With North Korea and the US having wrapped up a historic summit with a vague promise to work toward “complete denuclearization of the Korean Peninsula,” how far North Korea accepts verification will be the barometer for Pyongyang’s willingness to denuclearize, analysts say.
In the agreement signed by US President Donald Trump and North Korean leader Kim Jong-un at Tuesday’s summit in Singapore, there was no mention of how irreversibly and verifiably Pyongyang will dismantle its nuclear weapons program.
|Kim Jong-un (Yonhap)|
Dismissing concerns over the lack of detailed steps and timeframe of North Korea’s denuclearization, Trump said at a post-summit press conference, “I’m here for one day. The process is now going to take place.”
The two sides will now engage in intense diplomacy to narrow their differences over what the denuclearization process should entail. Trump said he would meet Kim “many times” and US Secretary of State Mike Pompeo could meet North Korean officials as early as next week.
At the heart of the negotiations would be the verification process to ensure North Korea fulfills its promise to dismantle its nuclear and missile programs -- a sticking point that derailed earlier denuclearization negotiations among six nations in 2008.
Following the summit, Trump said verification processes had been discussed during his meeting with Kim, and that Kim understood it would involve accepting large numbers of US and international personnel into the reclusive country.
Despite North Korea having shut down its Punggye-ri nuclear site and its promise to destroy a missile testing site, a robust inspection by an international body such as the International Atomic Energy Agency is key to complete denuclearization, analysts say.
“The core of complete denuclearization is a verification. Whether North Korea would agree to an intrusive inspection inside the country would be a major test of Kim‘s willingness to denuclearize,” said Park Won-gon, a professor at Handong Global University.
Under a verification mechanism, North Korea would declare its nuclear weapons, facilities and sites to a verification body such as the IAEA, and grant access to the country to carry out the inspection into the facilities.
The US went as far as to demand the North accept an intrusive inspection inside the country -- which allows external nuclear inspectors to look into suspect sites and facilities anytime, anywhere.
North Korea has opposed it, viewing it as infringing on its sovereignty. The IAEA has not had access to North Korean nuclear facilities since its personnel were expelled in 2009.

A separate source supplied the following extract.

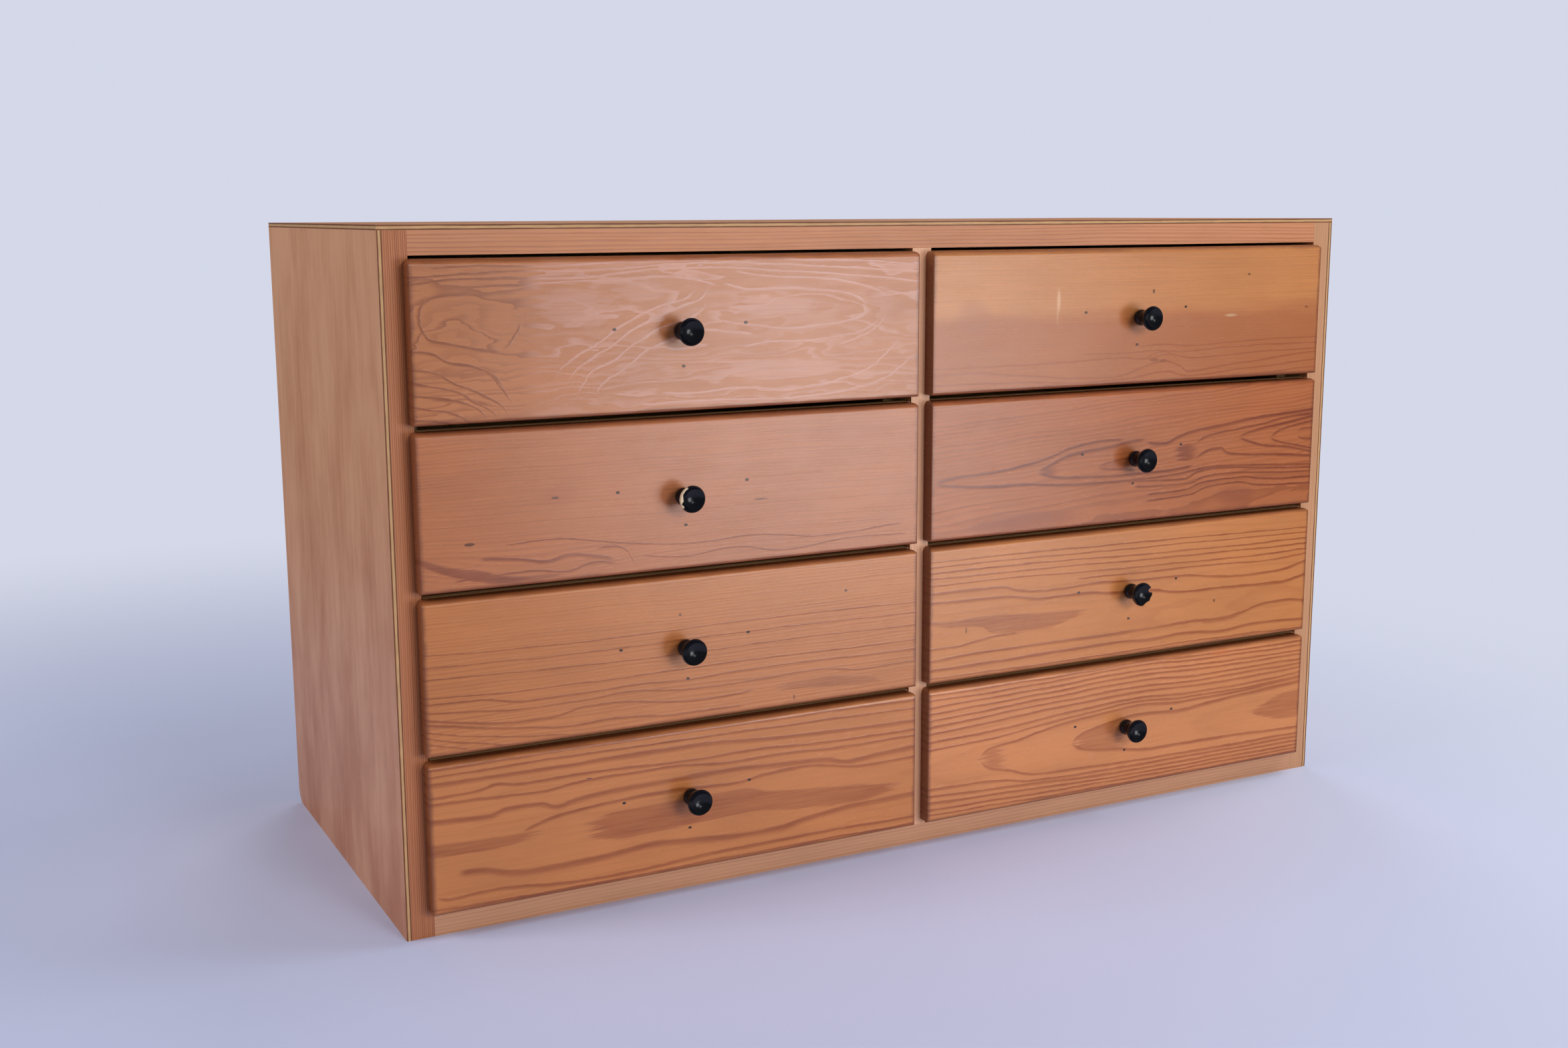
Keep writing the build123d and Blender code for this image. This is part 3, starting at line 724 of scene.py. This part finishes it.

“One of the concerns is... that was the most contentious part we expected the two leaders themselves to tackle, but they did not even mention it in the agreement,” Park said. “Future working-level talks could be stuck in an impasse over the verification process.”
The follow-up negotiations over North Korea’s denuclearization might have become even trickier, as Trump himself set a high bar for verification when he declared the 2015 nuclear deal with Iran to be insufficient and withdrew from it. Under the Iran deal, the US secured 24/7 monitoring of every nuclear site in Iran and the right to access non-declared civilian and military sites.
”For the US, it would be difficult to claim victory without winning the intrusive verification inside North Korea after Trump pulled out of the Iran deal,” Park said.
A day before the Singapore summit, Pompeo said at a press briefing that the “ultimate” US objective remains “the complete, and verifiable, and irreversible denuclearization of the Korean Peninsula.” He said that is the only outcome that the US will accept.
Experts argue it would take years to conduct verification activities, especially in a secretive country like North Korea with relatively advanced nuclear weapons and ballistic missile programs.
North Korea has built an arsenal of 20 to 60 nuclear warheads, according to US authorities.
Denuclearization could take 15 years in the case of North Korea, and the best the US can hope for is a phased process that goes after the most dangerous parts of the North’s weapons program first, according to Stanford University nuclear scientist Siegfried Hecker.